What teams should do now

The roadmap is aspirational in parts, but the operational lesson is immediate. Teams should evaluate their current Actions posture the same way the roadmap frames the system.

1. Reduce default trust, not only leaked trust

Most workflow reviews still ask whether secrets are exposed. Fewer ask whether the workflow starts from a position of excessive permission.

That means checking:

  • default GITHUB_TOKEN permissions
  • which events can invoke release-sensitive workflows
  • whether forked or semi-trusted code paths reach dangerous jobs
  • whether publish, deploy, and build duties are over-combined

The main question is not only can a secret leak? It is what is the workflow trusted to do before anything visibly goes wrong?

2. Treat CI policy as part of platform engineering

If workflow security is mostly expressed through individual YAML conventions, it will drift.

What GitHub's roadmap gets right is the idea that secure behavior should be driven downward into defaults, policy, and platform constraints. Teams should mirror that thinking internally:

  • standardize reusable workflows
  • standardize permission baselines
  • standardize release paths
  • standardize exceptions instead of handcrafting every pipeline

That is not bureaucracy. It is how CI becomes governable at scale.

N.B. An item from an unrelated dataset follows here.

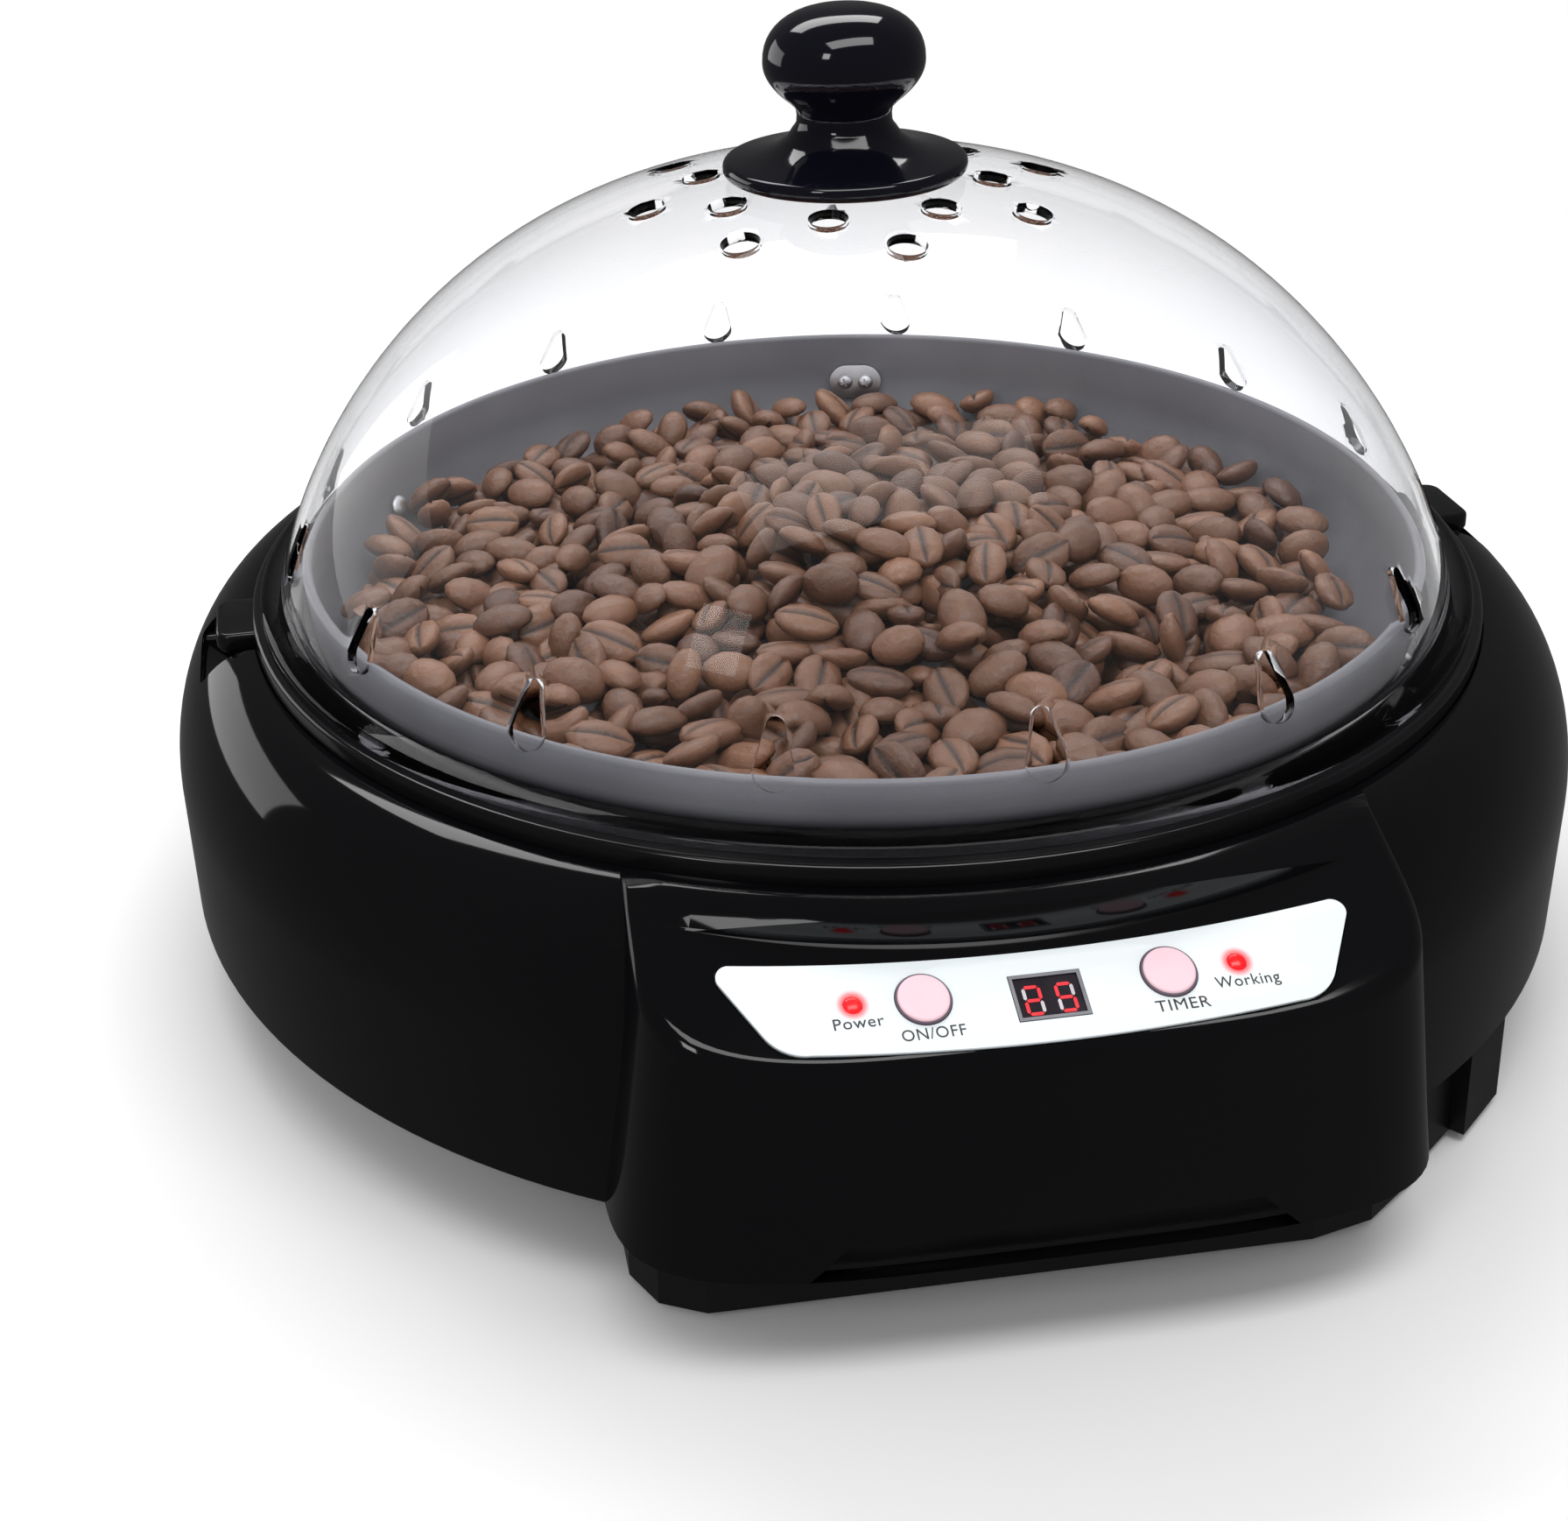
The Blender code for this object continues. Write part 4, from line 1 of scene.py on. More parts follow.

3. Expand observability expectations

The roadmap's emphasis on runner observability is important because a surprising amount of CI execution still behaves like a temporary black box.

If a job reaches a strange host, downloads an unusual artifact, or uses a credential in an unexpected sequence, many teams only notice after the fact. Better observability does not prevent everything, but it changes the quality of response. It turns guesswork into timeline reconstruction.

4. Revisit the boundary between build and release

A lot of CI pipelines still collapse building, testing, packaging, signing, and publishing into one trust envelope. That makes every earlier compromise more valuable.

The roadmap's combination of secure publishing and scoped credentials should be read as a prompt to narrow release boundaries wherever possible.

The broader lesson

There is a pattern here that extends beyond GitHub Actions.

When a platform matures, its security story usually moves through stages:

  1. Use it carefully
  2. Use it carefully, with these best practices
  3. Use it within stronger defaults and policy boundaries

GitHub Actions is increasingly in the third stage.

That is good news, but it also removes an excuse. Teams can no longer pretend CI/CD security is only about careful secret handling and a few review checklists. It is becoming what it should have always been: a platform control problem with identity, policy, and infrastructure consequences.

The real work now is not memorizing a longer list of warnings. It is adopting a mental model that matches the system we are actually running.